**WHAT IS REQUIRED**
Your task is to copy every line of this material exactly.

**DATA SEGMENT**

· · · · ·

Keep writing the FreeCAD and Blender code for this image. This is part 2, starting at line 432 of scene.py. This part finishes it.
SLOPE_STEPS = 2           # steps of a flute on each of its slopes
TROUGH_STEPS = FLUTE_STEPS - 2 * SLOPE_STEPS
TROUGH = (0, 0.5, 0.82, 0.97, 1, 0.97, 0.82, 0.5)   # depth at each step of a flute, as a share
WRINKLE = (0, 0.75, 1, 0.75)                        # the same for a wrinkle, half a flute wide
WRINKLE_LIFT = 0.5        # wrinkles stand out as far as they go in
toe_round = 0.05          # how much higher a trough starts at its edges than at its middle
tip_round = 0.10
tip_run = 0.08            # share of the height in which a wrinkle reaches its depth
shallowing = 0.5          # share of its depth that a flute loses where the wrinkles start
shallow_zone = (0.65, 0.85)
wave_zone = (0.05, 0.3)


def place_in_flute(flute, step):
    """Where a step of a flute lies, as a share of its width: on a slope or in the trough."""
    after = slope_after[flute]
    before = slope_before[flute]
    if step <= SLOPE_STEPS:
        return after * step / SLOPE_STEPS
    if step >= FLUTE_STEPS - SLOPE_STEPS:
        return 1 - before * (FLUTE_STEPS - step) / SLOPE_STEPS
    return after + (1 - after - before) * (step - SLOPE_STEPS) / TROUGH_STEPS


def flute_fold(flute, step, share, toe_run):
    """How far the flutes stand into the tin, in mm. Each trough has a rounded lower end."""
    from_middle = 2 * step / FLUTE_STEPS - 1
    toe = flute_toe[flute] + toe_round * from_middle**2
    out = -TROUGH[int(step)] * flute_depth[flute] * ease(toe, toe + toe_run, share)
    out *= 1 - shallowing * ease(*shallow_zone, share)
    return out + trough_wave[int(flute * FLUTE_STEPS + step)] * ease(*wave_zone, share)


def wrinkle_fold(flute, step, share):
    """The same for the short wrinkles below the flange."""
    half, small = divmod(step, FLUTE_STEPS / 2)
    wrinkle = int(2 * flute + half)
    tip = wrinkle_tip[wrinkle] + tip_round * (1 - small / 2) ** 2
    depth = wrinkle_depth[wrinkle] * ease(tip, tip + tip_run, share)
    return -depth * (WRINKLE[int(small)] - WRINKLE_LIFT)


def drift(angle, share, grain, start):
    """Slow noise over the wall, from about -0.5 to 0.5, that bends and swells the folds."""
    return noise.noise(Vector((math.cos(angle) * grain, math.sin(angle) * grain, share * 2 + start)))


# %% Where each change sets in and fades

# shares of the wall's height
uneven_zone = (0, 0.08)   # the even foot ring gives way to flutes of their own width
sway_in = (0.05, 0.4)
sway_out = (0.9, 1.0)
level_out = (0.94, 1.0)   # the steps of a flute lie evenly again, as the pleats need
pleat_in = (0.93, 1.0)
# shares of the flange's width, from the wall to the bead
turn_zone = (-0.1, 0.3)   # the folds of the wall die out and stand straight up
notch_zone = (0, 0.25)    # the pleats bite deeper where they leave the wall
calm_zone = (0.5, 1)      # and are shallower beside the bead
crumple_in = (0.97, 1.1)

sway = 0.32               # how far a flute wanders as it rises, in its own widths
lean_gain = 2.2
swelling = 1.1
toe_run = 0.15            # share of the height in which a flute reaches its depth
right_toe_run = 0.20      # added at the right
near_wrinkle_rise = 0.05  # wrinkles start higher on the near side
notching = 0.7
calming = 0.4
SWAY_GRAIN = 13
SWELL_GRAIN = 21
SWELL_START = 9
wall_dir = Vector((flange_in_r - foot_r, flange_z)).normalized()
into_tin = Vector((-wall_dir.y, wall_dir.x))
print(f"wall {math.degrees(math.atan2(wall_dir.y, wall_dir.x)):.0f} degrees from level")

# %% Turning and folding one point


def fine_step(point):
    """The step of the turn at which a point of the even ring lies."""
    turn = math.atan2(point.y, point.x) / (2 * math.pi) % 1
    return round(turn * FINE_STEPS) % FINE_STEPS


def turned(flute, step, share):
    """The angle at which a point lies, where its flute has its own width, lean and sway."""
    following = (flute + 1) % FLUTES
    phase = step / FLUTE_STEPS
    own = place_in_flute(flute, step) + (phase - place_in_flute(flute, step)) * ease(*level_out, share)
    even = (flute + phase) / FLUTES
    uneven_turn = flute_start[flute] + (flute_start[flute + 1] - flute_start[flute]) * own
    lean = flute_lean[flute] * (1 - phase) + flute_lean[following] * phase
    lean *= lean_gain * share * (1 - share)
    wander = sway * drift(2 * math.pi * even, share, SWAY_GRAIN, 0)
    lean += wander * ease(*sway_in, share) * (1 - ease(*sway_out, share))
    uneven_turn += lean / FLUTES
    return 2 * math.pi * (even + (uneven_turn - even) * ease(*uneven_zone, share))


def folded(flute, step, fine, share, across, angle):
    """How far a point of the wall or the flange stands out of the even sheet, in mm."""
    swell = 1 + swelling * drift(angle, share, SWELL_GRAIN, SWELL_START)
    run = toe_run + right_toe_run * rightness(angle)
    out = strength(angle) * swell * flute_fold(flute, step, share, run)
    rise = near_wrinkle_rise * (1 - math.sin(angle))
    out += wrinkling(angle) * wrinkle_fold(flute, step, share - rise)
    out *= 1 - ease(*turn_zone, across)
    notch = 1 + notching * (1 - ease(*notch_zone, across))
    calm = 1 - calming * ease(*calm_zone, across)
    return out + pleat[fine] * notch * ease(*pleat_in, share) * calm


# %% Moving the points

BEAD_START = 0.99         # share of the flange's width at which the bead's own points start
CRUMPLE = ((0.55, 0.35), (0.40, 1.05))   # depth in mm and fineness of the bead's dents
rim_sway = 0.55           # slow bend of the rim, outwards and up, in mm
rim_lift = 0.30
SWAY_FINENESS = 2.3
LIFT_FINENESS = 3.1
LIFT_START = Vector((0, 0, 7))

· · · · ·

**RESULT**
Keep writing the FreeCAD and Blender code for this image. This is part 2, starting at line 432 of scene.py. This part finishes it.
SLOPE_STEPS = 2           # steps of a flute on each of its slopes
TROUGH_STEPS = FLUTE_STEPS - 2 * SLOPE_STEPS
TROUGH = (0, 0.5, 0.82, 0.97, 1, 0.97, 0.82, 0.5)   # depth at each step of a flute, as a share
WRINKLE = (0, 0.75, 1, 0.75)                        # the same for a wrinkle, half a flute wide
WRINKLE_LIFT = 0.5        # wrinkles stand out as far as they go in
toe_round = 0.05          # how much higher a trough starts at its edges than at its middle
tip_round = 0.10
tip_run = 0.08            # share of the height in which a wrinkle reaches its depth
shallowing = 0.5          # share of its depth that a flute loses where the wrinkles start
shallow_zone = (0.65, 0.85)
wave_zone = (0.05, 0.3)


def place_in_flute(flute, step):
    """Where a step of a flute lies, as a share of its width: on a slope or in the trough."""
    after = slope_after[flute]
    before = slope_before[flute]
    if step <= SLOPE_STEPS:
        return after * step / SLOPE_STEPS
    if step >= FLUTE_STEPS - SLOPE_STEPS:
        return 1 - before * (FLUTE_STEPS - step) / SLOPE_STEPS
    return after + (1 - after - before) * (step - SLOPE_STEPS) / TROUGH_STEPS


def flute_fold(flute, step, share, toe_run):
    """How far the flutes stand into the tin, in mm. Each trough has a rounded lower end."""
    from_middle = 2 * step / FLUTE_STEPS - 1
    toe = flute_toe[flute] + toe_round * from_middle**2
    out = -TROUGH[int(step)] * flute_depth[flute] * ease(toe, toe + toe_run, share)
    out *= 1 - shallowing * ease(*shallow_zone, share)
    return out + trough_wave[int(flute * FLUTE_STEPS + step)] * ease(*wave_zone, share)


def wrinkle_fold(flute, step, share):
    """The same for the short wrinkles below the flange."""
    half, small = divmod(step, FLUTE_STEPS / 2)
    wrinkle = int(2 * flute + half)
    tip = wrinkle_tip[wrinkle] + tip_round * (1 - small / 2) ** 2
    depth = wrinkle_depth[wrinkle] * ease(tip, tip + tip_run, share)
    return -depth * (WRINKLE[int(small)] - WRINKLE_LIFT)


def drift(angle, share, grain, start):
    """Slow noise over the wall, from about -0.5 to 0.5, that bends and swells the folds."""
    return noise.noise(Vector((math.cos(angle) * grain, math.sin(angle) * grain, share * 2 + start)))


# %% Where each change sets in and fades

# shares of the wall's height
uneven_zone = (0, 0.08)   # the even foot ring gives way to flutes of their own width
sway_in = (0.05, 0.4)
sway_out = (0.9, 1.0)
level_out = (0.94, 1.0)   # the steps of a flute lie evenly again, as the pleats need
pleat_in = (0.93, 1.0)
# shares of the flange's width, from the wall to the bead
turn_zone = (-0.1, 0.3)   # the folds of the wall die out and stand straight up
notch_zone = (0, 0.25)    # the pleats bite deeper where they leave the wall
calm_zone = (0.5, 1)      # and are shallower beside the bead
crumple_in = (0.97, 1.1)

sway = 0.32               # how far a flute wanders as it rises, in its own widths
lean_gain = 2.2
swelling = 1.1
toe_run = 0.15            # share of the height in which a flute reaches its depth
right_toe_run = 0.20      # added at the right
near_wrinkle_rise = 0.05  # wrinkles start higher on the near side
notching = 0.7
calming = 0.4
SWAY_GRAIN = 13
SWELL_GRAIN = 21
SWELL_START = 9
wall_dir = Vector((flange_in_r - foot_r, flange_z)).normalized()
into_tin = Vector((-wall_dir.y, wall_dir.x))
print(f"wall {math.degrees(math.atan2(wall_dir.y, wall_dir.x)):.0f} degrees from level")

# %% Turning and folding one point


def fine_step(point):
    """The step of the turn at which a point of the even ring lies."""
    turn = math.atan2(point.y, point.x) / (2 * math.pi) % 1
    return round(turn * FINE_STEPS) % FINE_STEPS


def turned(flute, step, share):
    """The angle at which a point lies, where its flute has its own width, lean and sway."""
    following = (flute + 1) % FLUTES
    phase = step / FLUTE_STEPS
    own = place_in_flute(flute, step) + (phase - place_in_flute(flute, step)) * ease(*level_out, share)
    even = (flute + phase) / FLUTES
    uneven_turn = flute_start[flute] + (flute_start[flute + 1] - flute_start[flute]) * own
    lean = flute_lean[flute] * (1 - phase) + flute_lean[following] * phase
    lean *= lean_gain * share * (1 - share)
    wander = sway * drift(2 * math.pi * even, share, SWAY_GRAIN, 0)
    lean += wander * ease(*sway_in, share) * (1 - ease(*sway_out, share))
    uneven_turn += lean / FLUTES
    return 2 * math.pi * (even + (uneven_turn - even) * ease(*uneven_zone, share))


def folded(flute, step, fine, share, across, angle):
    """How far a point of the wall or the flange stands out of the even sheet, in mm."""
    swell = 1 + swelling * drift(angle, share, SWELL_GRAIN, SWELL_START)
    run = toe_run + right_toe_run * rightness(angle)
    out = strength(angle) * swell * flute_fold(flute, step, share, run)
    rise = near_wrinkle_rise * (1 - math.sin(angle))
    out += wrinkling(angle) * wrinkle_fold(flute, step, share - rise)
    out *= 1 - ease(*turn_zone, across)
    notch = 1 + notching * (1 - ease(*notch_zone, across))
    calm = 1 - calming * ease(*calm_zone, across)
    return out + pleat[fine] * notch * ease(*pleat_in, share) * calm


# %% Moving the points

BEAD_START = 0.99         # share of the flange's width at which the bead's own points start
CRUMPLE = ((0.55, 0.35), (0.40, 1.05))   # depth in mm and fineness of the bead's dents
rim_sway = 0.55           # slow bend of the rim, outwards and up, in mm
rim_lift = 0.30
SWAY_FINENESS = 2.3
LIFT_FINENESS = 3.1
LIFT_START = Vector((0, 0, 7))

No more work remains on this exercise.